Sworn Motion: A special appearance must be part of a sworn motion. If a motion has been filed without being sworn, some curative amendments exist. This includes a separate affidavit which verifies jurisdictional facts and is filed at least 7 days before a hearing. Though amendments can cure defects without deadline, not all defects are curable. As such, it’s important to ensure a motion for special appearance is meticulously prepared in accordance to Rule 120a, that it provides sufficient notice to challenge jurisdiction, and is filed in a timely manner.
Removal & Remand
In addition to assisting clients and counsel in matters of special appearance, our team can also provide support for other jurisdictional issues. This includes removal, or the process of transferring a case from state to federal court as provided by federal statute: 28 U.S.C. §§ 1441-1453; Fed. R. Civ. Pro. 81(c).

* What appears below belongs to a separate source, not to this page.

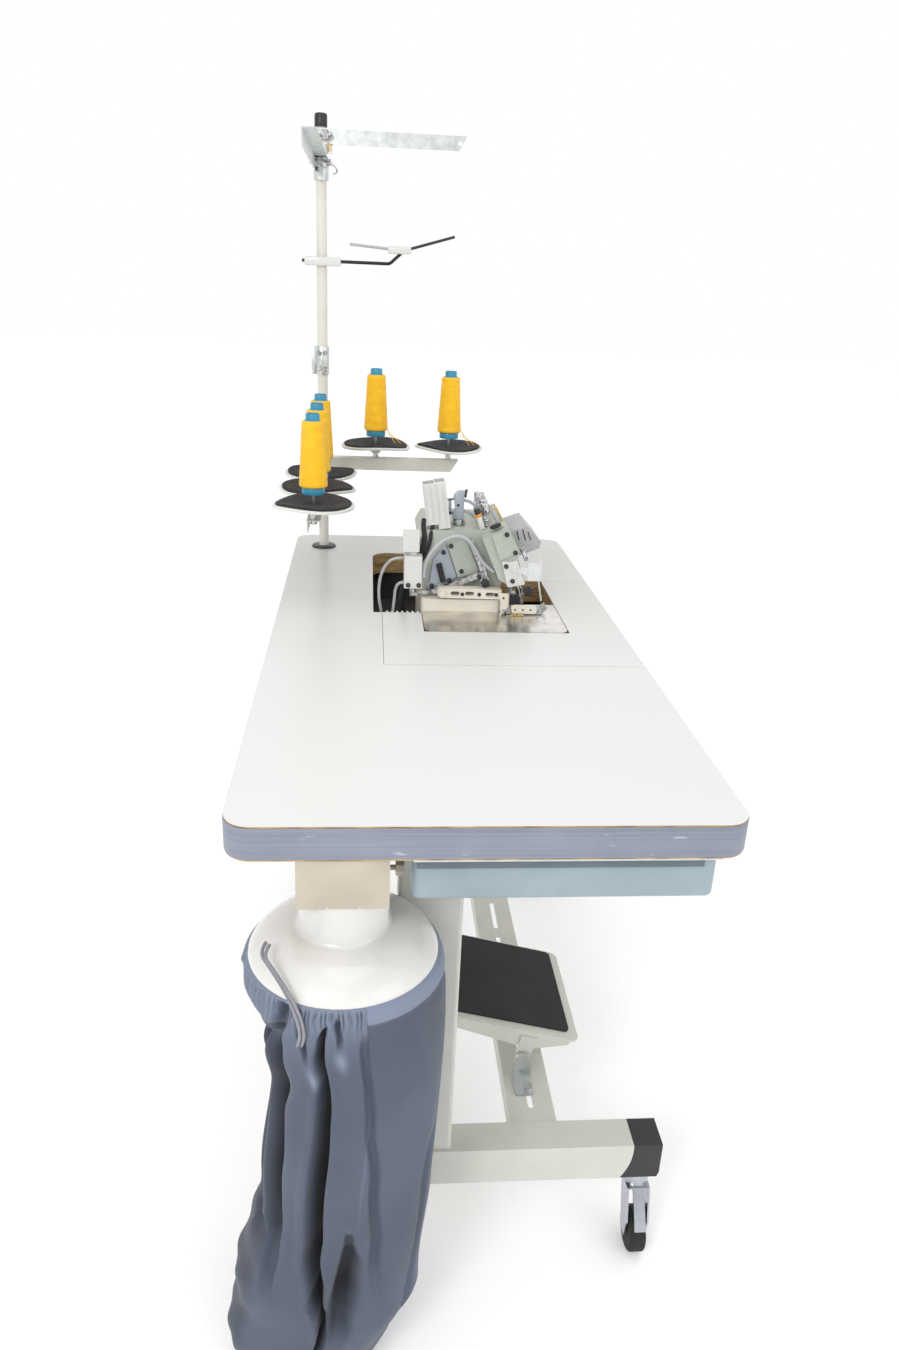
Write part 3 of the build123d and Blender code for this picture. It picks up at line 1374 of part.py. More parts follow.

While the right of removing a case initially filed in state court to federal court can be a powerful tool for Defendants, it must be exercised judiciously and only after careful deliberation by experienced counsel. The particular facts and circumstances surrounding a case, subject matter, published case law, and assigned judge will largely determine whether removal is in a Defendant’s best interest.
While every case is unique, there are some general situations where it may be advantageous to exercise right to removal. Examples include:
The case concerns subject matter with which Federal judges are more likely to have experience;
Applicable case law is more developed and robust in federal court;
Greater efficiency in litigation (i.e. a particular case can be resolved faster in federal court, thereby reducing costs of litigation and business interruption);
Greater diversity of citizenship (i.e. federal juries pull from a larger jurisdiction and demographic than state courts).
Hendershot Cowart, P.C.: Proven Counsel. Proven Results
The practice of special appearance is complicated by Texas’ strict rules of procedure. For out-of-state Defendants and counsel, ensuring compliance with procedural rules, and evaluating available options with localized insight is essential to structuring the foundation for a successful outcome.